Cultuurchristendom dient dus, om enige verwarring te voorkomen, buiten de kerkelijke en Bijbelse dogmatiek te blijven. Het zou de theologie geen eer aandoen om de leer te veranderen aan de hand van de culturele maatstaven van de huidige tijd. Evenmin zou het de ’echte’ gelovigen, die zich dagelijks met liefde, nederigheid en toewijding inzetten om hun leer zo goed mogelijk te volgen, eer aandoen. Cultuurchristendom is niet helemaal hetzelfde als het echte christendom (in alle facetten en alle stromingen beschouwende, ongeacht of hier sprake is van katholicisme, protestantisme of orthodox christendom) en dat zou het ook nooit na moeten streven. Voor de cultuurchristenen dient het hart te liggen bij de moraliteit en cultuur van christendom en zodoende moet ook de consensus bestaan dat juist door de theologie niet aan te tasten, het de beste weg is om het christendom te beschermen en de rol die het in de westerse cultuur speelt een warm hart toe te dragen.

Is cultuurchristendom absoluut nodig? Dit is en blijft een kwestie van perspectief. Menig christen zal zeggen van niet, veel atheïsten daarentegen zien religie als het kwaad. Mijn stellige overtuiging is dat cultuurchristendom broodnodig is om het geloof levende te houden binnen de maatschappij als geheel en om te voorkomen dat christendom wordt gereduceerd tot een marginale beweging zonder enig belang en nut in de samenleving. Cultuurchristendom is de frisse wind die het geloof in al haar pracht en praal levend kan houden onder de grotere aantallen in de maatschappij zonder de angst van absolutisme, iets wat menig atheïst vreest in de moderne tijd. Zoals Küng het al scherp inzag: het is aan ons om de waarden niet te laten vervallen, maar om via een waardenverandering het christendom levend te houden.

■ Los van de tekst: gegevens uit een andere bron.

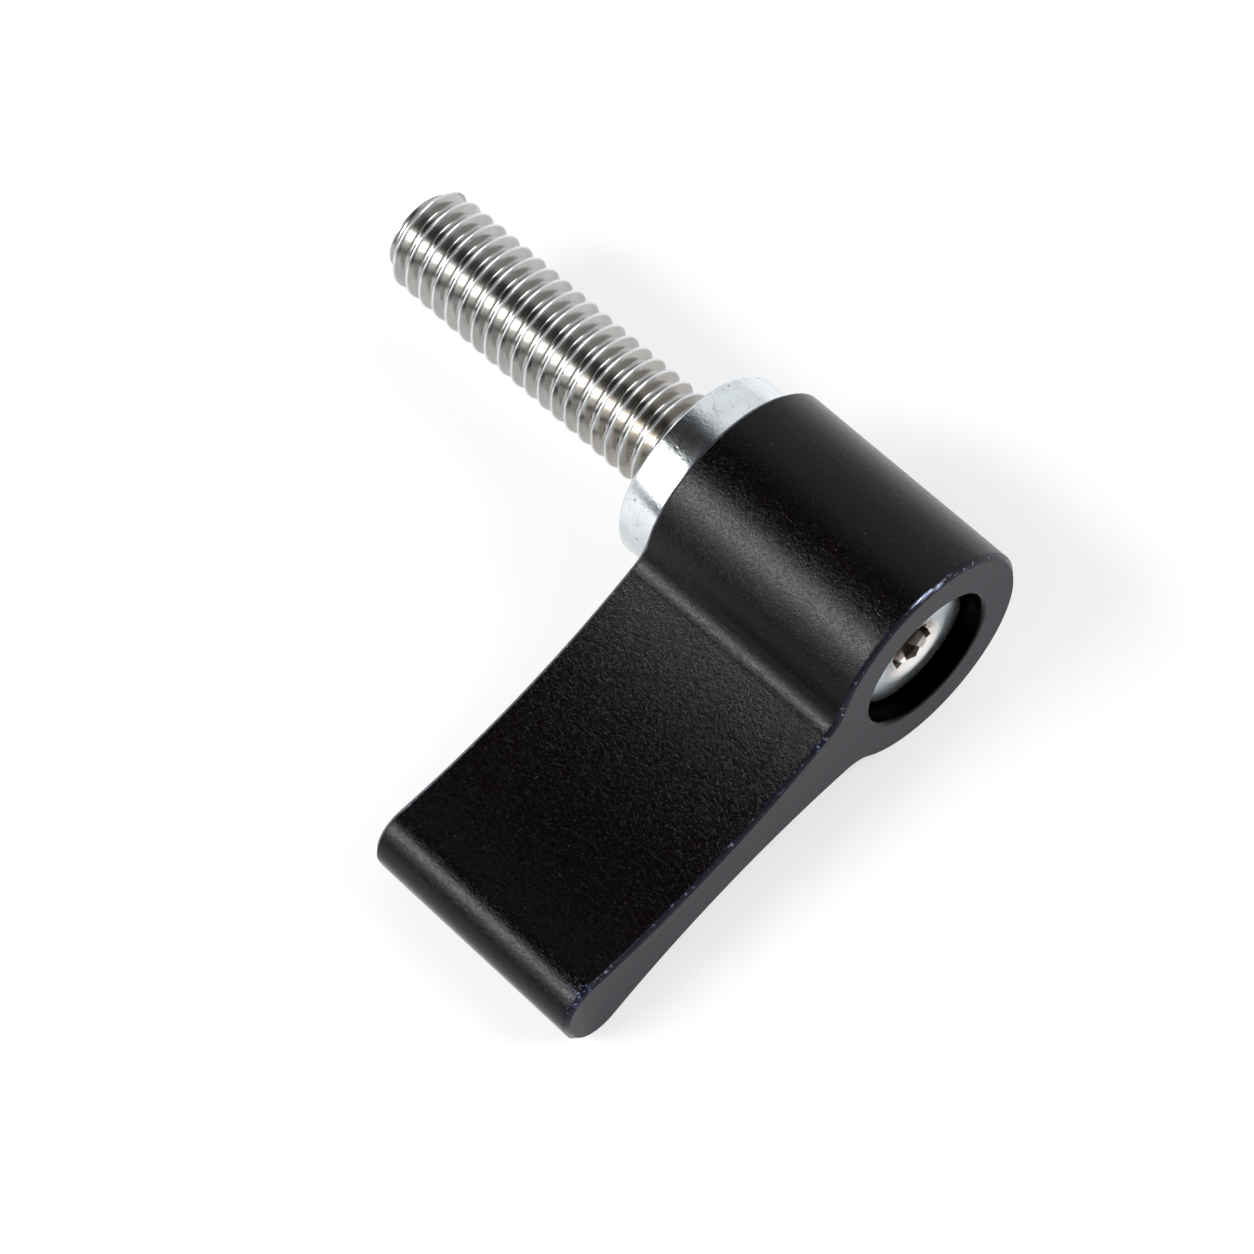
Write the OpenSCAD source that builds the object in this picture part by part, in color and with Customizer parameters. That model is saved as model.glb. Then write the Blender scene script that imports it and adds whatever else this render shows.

  1. Het citaat is afkomstig van de webpagina Caritasprojecten van de Rooms-Katholieke Parochie Heilige Bernardus van Clairvaux. ↩︎

  2. Cijfers afkomstig van het Centraal Bureau voor de Statistiek: Welk geloof hangen we aan?↩︎

  3. Uit een interview met Tom Holland in het Friesch Dagblad: Hoe het christendom het Westen vormde. ↩︎

  4. Definitie van cultuurchristendom in het Algemeen Nederlands Woordenboek (2009). ↩︎

  5. “Geen overleven zonder wereldethos. Geen wereldvrede zonder religievrede. Geen religievrede zonder religiedialoog.” Citaat afkomstig uit Küngs boek Hans Küng, Projekt Weltethos, Piper, München, 2010. Hier benoemd zoals geciteerd in het artikel Cultuurchristendom; van ietsisme en nietsisme en wat hen bindt. ↩︎

  6. “De specifieke waarden van de industriële modernen: rationaliteit, orde, grondigheid, punctualiteit, nuchterheid, prestatie, efficiëntie, dienen niet niet simpelweg te worden afgeschaft, maar in een nieuwe constellatie opnieuw geïnterpreteerd te worden en met nieuwe waarden van de postmodernen: met verbeelding, sensibiliteit, emotionaliteit, warmte, tederheid en mensheid te worden gecombineerd.” Ibid. p. 42, eveneens geciteerd in het voorgenoemde artikel. ↩︎

  7. Zoals eveneens opgemerkt door het CBS in hun onderzoek Religie in Nederland↩︎

Volledig mee eens dat het huidige Christendom niet tegelijkertijd voor iedereen onmisbaar en toegankelijk kan zijn; en daarom dus ook geen exoterisch karakter kan hebben. Oftewel Christendom dient zich niet langer te presenteren als een exoterische religie, maar moet terugvallen op haar esoterische, mysterieuze fundament.

Wat een sterke binnenkomer, Markoes! Van harte welkom bij de groeiende groep van Reactionairen.